» Stated goal: Return the full listing exactly as it is written.

» Given records:
------------------------------------------------

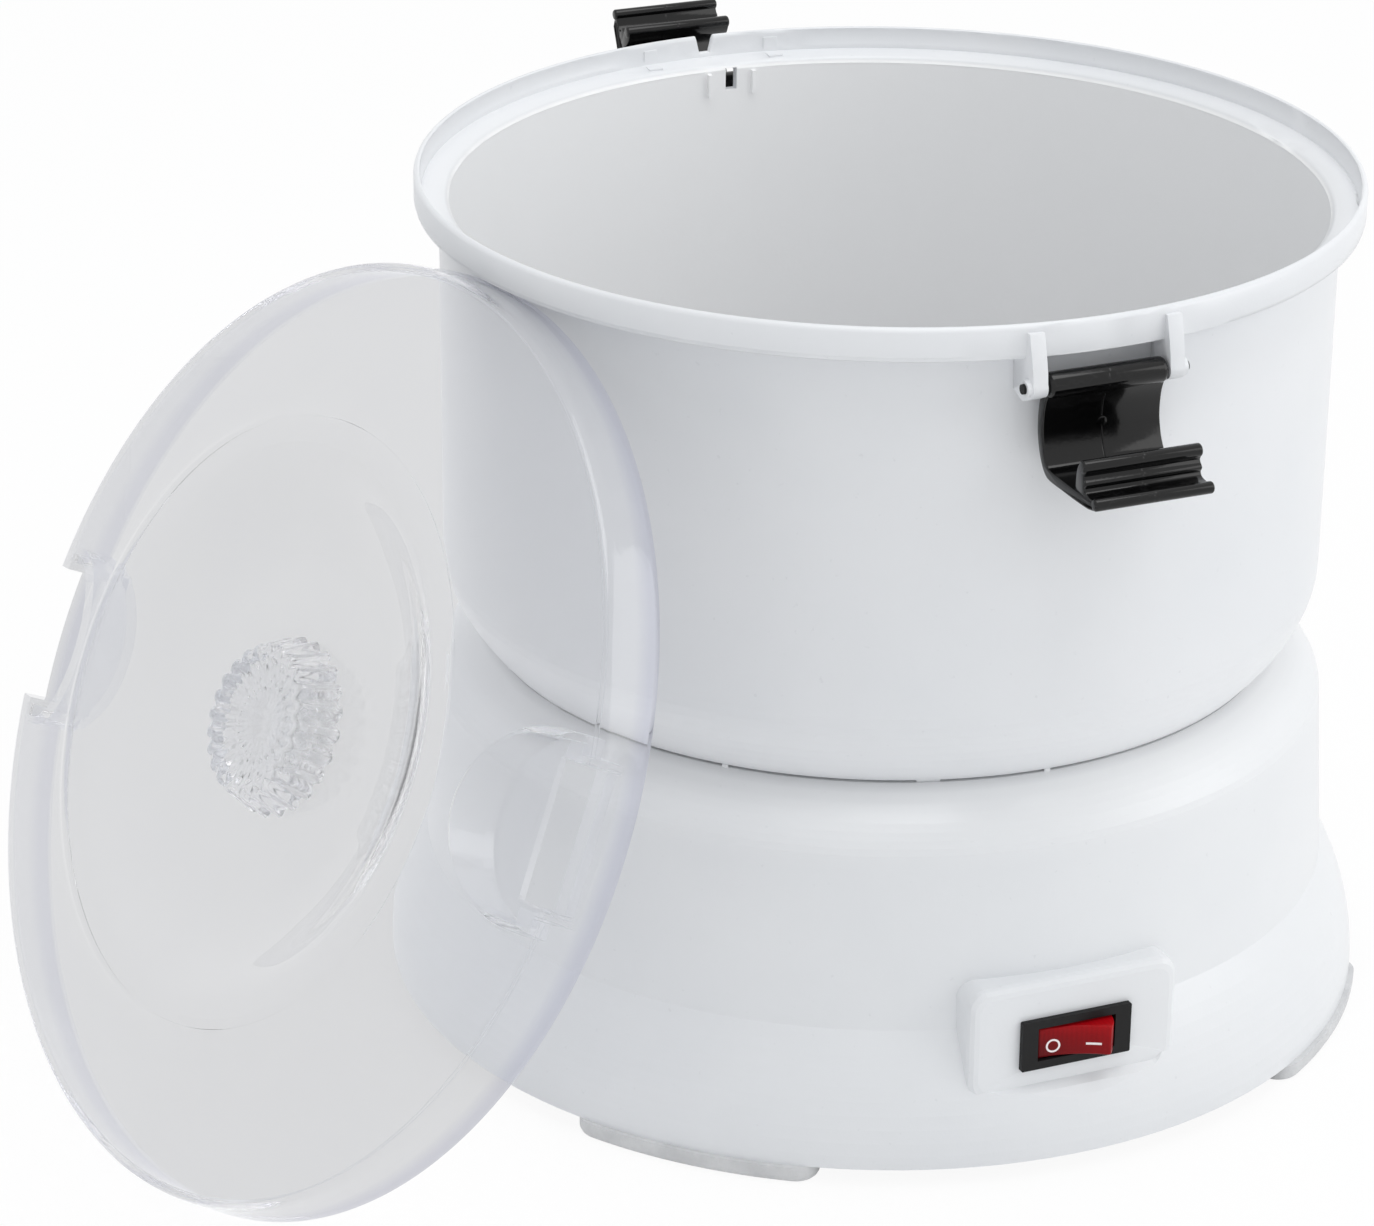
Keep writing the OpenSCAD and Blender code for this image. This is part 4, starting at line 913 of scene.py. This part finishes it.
knob = sketch("lid_knob_fluted", fluted(23.2, 2.0))
bpy.ops.mesh.edge_face_add()
for rise, share in ((1.2, 0.988), (7.0, 0.872), (1.2, 0.985), (0.7, 0.965), (0.3, 0.96),
                    (0.0, 0.95), (-0.5, 0.965), (-1.3, 0.93), (-1.0, 0.72), (0.5, 0.93),
                    (0.0, 0.88), (-0.5, 0.93), (-0.1, 0.5)):
    bpy.ops.mesh.extrude_region_move(TRANSFORM_OT_translate={"value": (0, 0, rise * mm)})
    bpy.ops.transform.resize(value=(share, share, 1), center_override=(0, 0, dish * mm))
bpy.ops.mesh.select_all(action="SELECT")
bpy.ops.mesh.normals_make_consistent(inside=False)
bpy.ops.object.mode_set(mode="OBJECT")
moved(knob, leaning)
done(smooth(knob, 50), "lid_unit", "clear_plastic", clear_knob, "lid_knob")
knob.visible_shadow = False

# %% [markdown]
# ## Studio
# The floor and the world look white to the camera, through glass and in
# reflections, by Light Path, while the light that falls on the object stays
# at a plain level. Rays that pass through the clear lid see a slightly
# darker paper, because the real lid greys the white behind it. A large soft
# box on the right is the key, so that the left flank and the inner right wall
# fall into a light grey.

# %% Floor, world and lamps
through_lid = 0.7


def studio_floor():
    nothing_selected()
    bpy.ops.mesh.primitive_circle_add(vertices=96, radius=3.0, fill_type="NGON",
                                      location=(0, 0, -5.1 * mm))
    floor = bpy.context.object
    floor.name = "studio_floor"
    fin = Finish("floor_paper", Roughness=0.9, Specular_IOR_Level=0.2)
    fin.set(Base_Color=fin.blend(fin.noise(3, 3), rgb(0.93, 0.93, 0.935), rgb(0.95, 0.95, 0.95)))
    direct, glossy, through = (fin.node("ShaderNodeLightPath", out=ray) for ray in
                               ("Is Camera Ray", "Is Glossy Ray", "Is Transmission Ray"))
    glow = fin.node("ShaderNodeEmission", None,
                    {"Color": rgb(1, 1, 1), "Strength": 1 - through * (1 - through_lid)})
    mixed = fin.node("ShaderNodeMixShader", None,
                     {0: direct.at_least(glossy).at_least(through) * 0.93, 1: fin.shader.outputs[0], 2: glow})
    fin.tree.links.new(mixed, fin.output.inputs["Surface"])
    floor.data.materials.append(fin.material)


def studio_world(fill):
    world = bpy.data.worlds.new("studio")
    bpy.context.scene.world = world
    world.use_nodes = True
    tree = world.node_tree
    tree.nodes.clear()

    def node(kind, **values):
        made = tree.nodes.new(kind)
        for key, value in values.items():
            made.inputs[key].default_value = value
        return made

    path, output = node("ShaderNodeLightPath"), node("ShaderNodeOutputWorld")
    light = node("ShaderNodeBackground", Color=rgb(0.97, 0.985, 1.0), Strength=fill)
    white = node("ShaderNodeBackground", Color=rgb(1, 1, 1), Strength=1.0)
    pale = node("ShaderNodeBackground", Color=rgb(0.985, 0.99, 1.0), Strength=through_lid)
    above_light = light
    for ray, paper in (("Is Glossy Ray", white), ("Is Transmission Ray", pale), ("Is Camera Ray", white)):
        mix = node("ShaderNodeMixShader")
        tree.links.new(path.outputs[ray], mix.inputs[0])
        tree.links.new(above_light.outputs[0], mix.inputs[1])
        tree.links.new(paper.outputs[0], mix.inputs[2])
        above_light = mix
    tree.links.new(above_light.outputs[0], output.inputs["Surface"])


def soft_box(name, place, target, size, watts, tint):
    data = bpy.data.lights.new(name, "AREA")
    data.shape, data.size, data.size_y = "RECTANGLE", size[0], size[1]
    data.energy, data.color = watts, tint
    lamp = bpy.data.objects.new(name, data)
    bpy.context.scene.collection.objects.link(lamp)
    lamp.location = place
    lamp.rotation_euler = (Vector(target) - Vector(place)).to_track_quat("-Z", "Y").to_euler()


studio_floor()
studio_world(fill=0.72)
soft_box("key_box", (1.5, -1.0, 0.9), (0, 0, 0.1), (1.2, 1.2), 6.5, (1.0, 0.995, 0.985))
soft_box("top_box", (0.1, -0.3, 1.9), (0, 0, 0.1), (1.1, 1.1), 9.8, (1, 1, 1))
bpy.context.scene.view_settings.view_transform = "Standard"
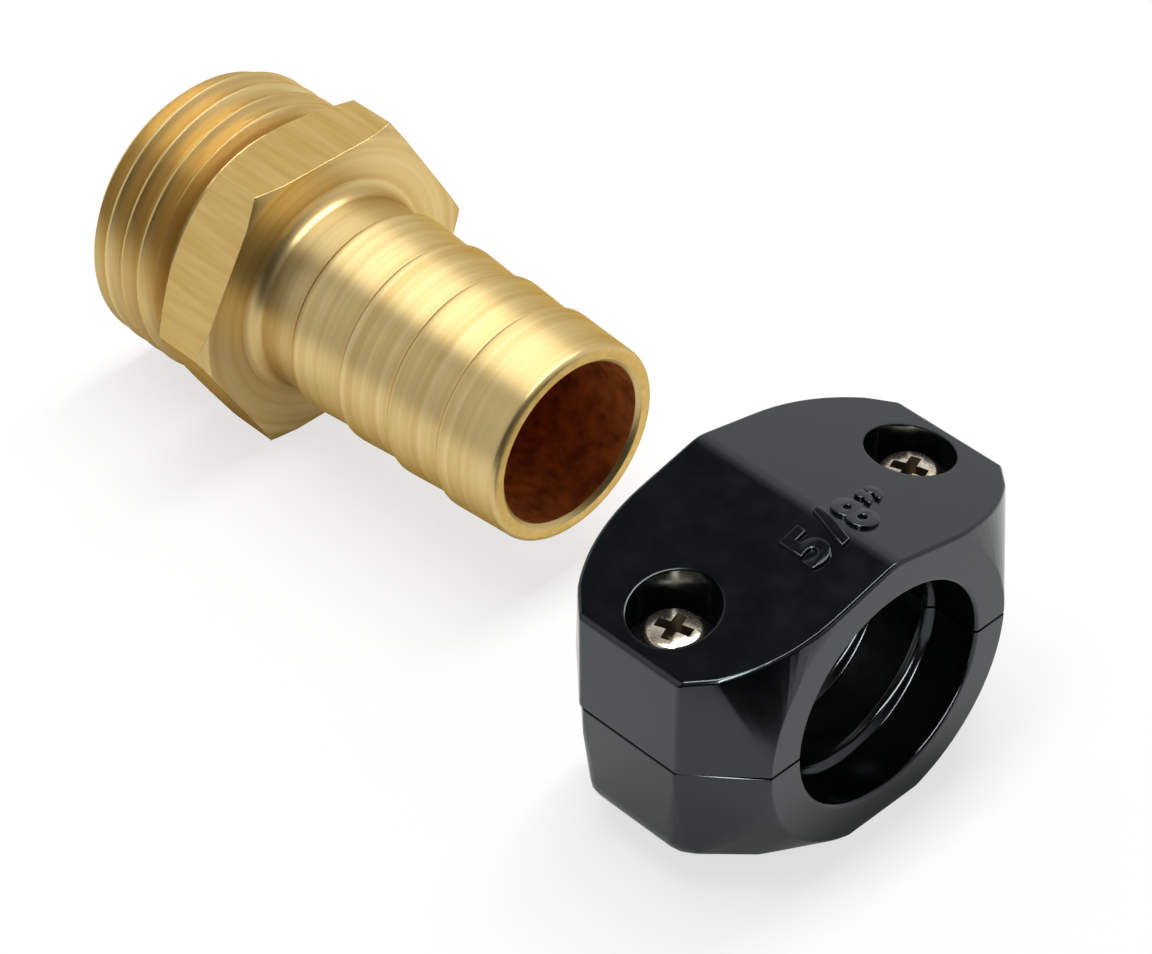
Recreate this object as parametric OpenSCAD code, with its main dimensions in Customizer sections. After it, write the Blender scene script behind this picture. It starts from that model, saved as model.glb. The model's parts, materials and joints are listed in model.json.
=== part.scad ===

------------------------------------------------

» Exercise solution:
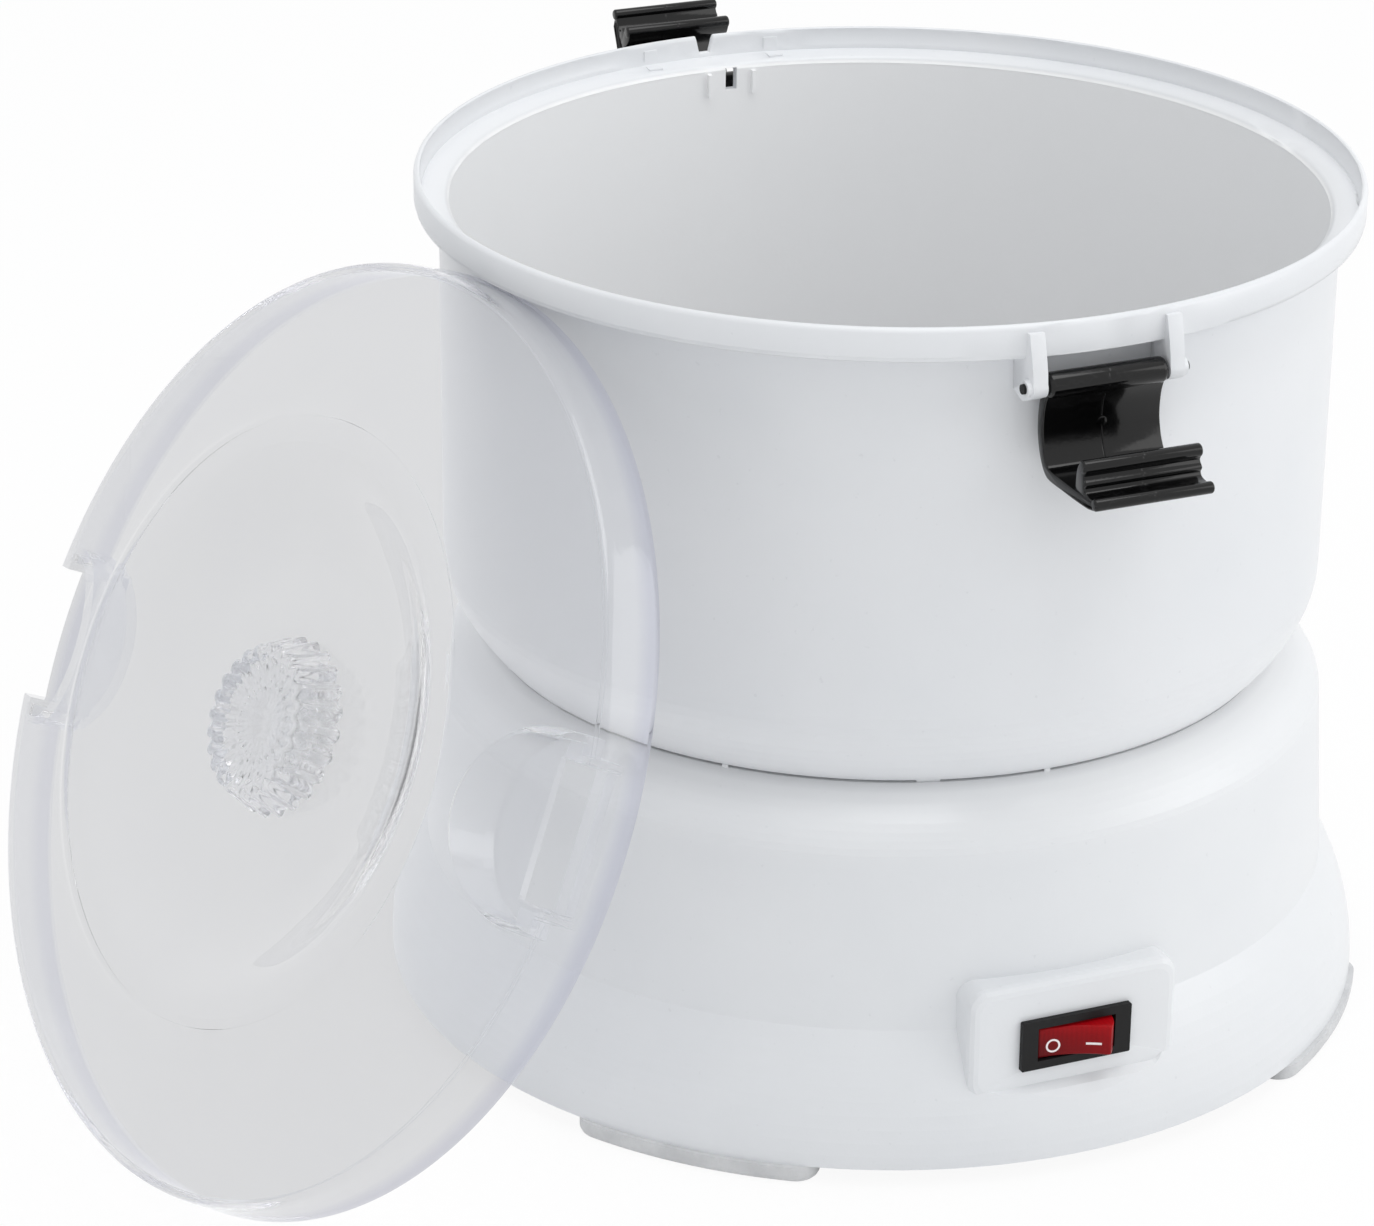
Keep writing the OpenSCAD and Blender code for this image. This is part 4, starting at line 913 of scene.py. This part finishes it.
knob = sketch("lid_knob_fluted", fluted(23.2, 2.0))
bpy.ops.mesh.edge_face_add()
for rise, share in ((1.2, 0.988), (7.0, 0.872), (1.2, 0.985), (0.7, 0.965), (0.3, 0.96),
                    (0.0, 0.95), (-0.5, 0.965), (-1.3, 0.93), (-1.0, 0.72), (0.5, 0.93),
                    (0.0, 0.88), (-0.5, 0.93), (-0.1, 0.5)):
    bpy.ops.mesh.extrude_region_move(TRANSFORM_OT_translate={"value": (0, 0, rise * mm)})
    bpy.ops.transform.resize(value=(share, share, 1), center_override=(0, 0, dish * mm))
bpy.ops.mesh.select_all(action="SELECT")
bpy.ops.mesh.normals_make_consistent(inside=False)
bpy.ops.object.mode_set(mode="OBJECT")
moved(knob, leaning)
done(smooth(knob, 50), "lid_unit", "clear_plastic", clear_knob, "lid_knob")
knob.visible_shadow = False

# %% [markdown]
# ## Studio
# The floor and the world look white to the camera, through glass and in
# reflections, by Light Path, while the light that falls on the object stays
# at a plain level. Rays that pass through the clear lid see a slightly
# darker paper, because the real lid greys the white behind it. A large soft
# box on the right is the key, so that the left flank and the inner right wall
# fall into a light grey.

# %% Floor, world and lamps
through_lid = 0.7


def studio_floor():
    nothing_selected()
    bpy.ops.mesh.primitive_circle_add(vertices=96, radius=3.0, fill_type="NGON",
                                      location=(0, 0, -5.1 * mm))
    floor = bpy.context.object
    floor.name = "studio_floor"
    fin = Finish("floor_paper", Roughness=0.9, Specular_IOR_Level=0.2)
    fin.set(Base_Color=fin.blend(fin.noise(3, 3), rgb(0.93, 0.93, 0.935), rgb(0.95, 0.95, 0.95)))
    direct, glossy, through = (fin.node("ShaderNodeLightPath", out=ray) for ray in
                               ("Is Camera Ray", "Is Glossy Ray", "Is Transmission Ray"))
    glow = fin.node("ShaderNodeEmission", None,
                    {"Color": rgb(1, 1, 1), "Strength": 1 - through * (1 - through_lid)})
    mixed = fin.node("ShaderNodeMixShader", None,
                     {0: direct.at_least(glossy).at_least(through) * 0.93, 1: fin.shader.outputs[0], 2: glow})
    fin.tree.links.new(mixed, fin.output.inputs["Surface"])
    floor.data.materials.append(fin.material)


def studio_world(fill):
    world = bpy.data.worlds.new("studio")
    bpy.context.scene.world = world
    world.use_nodes = True
    tree = world.node_tree
    tree.nodes.clear()

    def node(kind, **values):
        made = tree.nodes.new(kind)
        for key, value in values.items():
            made.inputs[key].default_value = value
        return made

    path, output = node("ShaderNodeLightPath"), node("ShaderNodeOutputWorld")
    light = node("ShaderNodeBackground", Color=rgb(0.97, 0.985, 1.0), Strength=fill)
    white = node("ShaderNodeBackground", Color=rgb(1, 1, 1), Strength=1.0)
    pale = node("ShaderNodeBackground", Color=rgb(0.985, 0.99, 1.0), Strength=through_lid)
    above_light = light
    for ray, paper in (("Is Glossy Ray", white), ("Is Transmission Ray", pale), ("Is Camera Ray", white)):
        mix = node("ShaderNodeMixShader")
        tree.links.new(path.outputs[ray], mix.inputs[0])
        tree.links.new(above_light.outputs[0], mix.inputs[1])
        tree.links.new(paper.outputs[0], mix.inputs[2])
        above_light = mix
    tree.links.new(above_light.outputs[0], output.inputs["Surface"])


def soft_box(name, place, target, size, watts, tint):
    data = bpy.data.lights.new(name, "AREA")
    data.shape, data.size, data.size_y = "RECTANGLE", size[0], size[1]
    data.energy, data.color = watts, tint
    lamp = bpy.data.objects.new(name, data)
    bpy.context.scene.collection.objects.link(lamp)
    lamp.location = place
    lamp.rotation_euler = (Vector(target) - Vector(place)).to_track_quat("-Z", "Y").to_euler()


studio_floor()
studio_world(fill=0.72)
soft_box("key_box", (1.5, -1.0, 0.9), (0, 0, 0.1), (1.2, 1.2), 6.5, (1.0, 0.995, 0.985))
soft_box("top_box", (0.1, -0.3, 1.9), (0, 0, 0.1), (1.1, 1.1), 9.8, (1, 1, 1))
bpy.context.scene.view_settings.view_transform = "Standard"
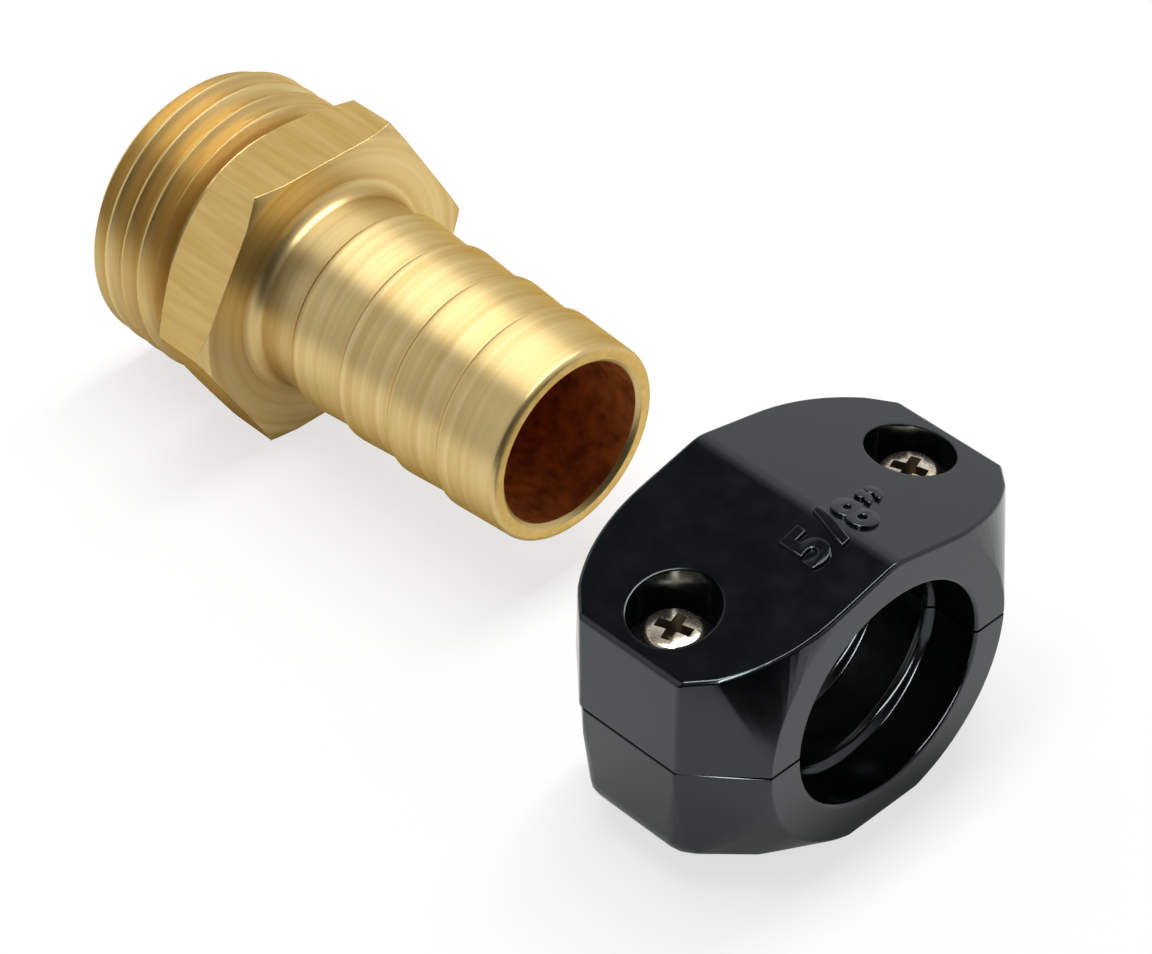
Recreate this object as parametric OpenSCAD code, with its main dimensions in Customizer sections. After it, write the Blender scene script behind this picture. It starts from that model, saved as model.glb. The model's parts, materials and joints are listed in model.json.
=== part.scad ===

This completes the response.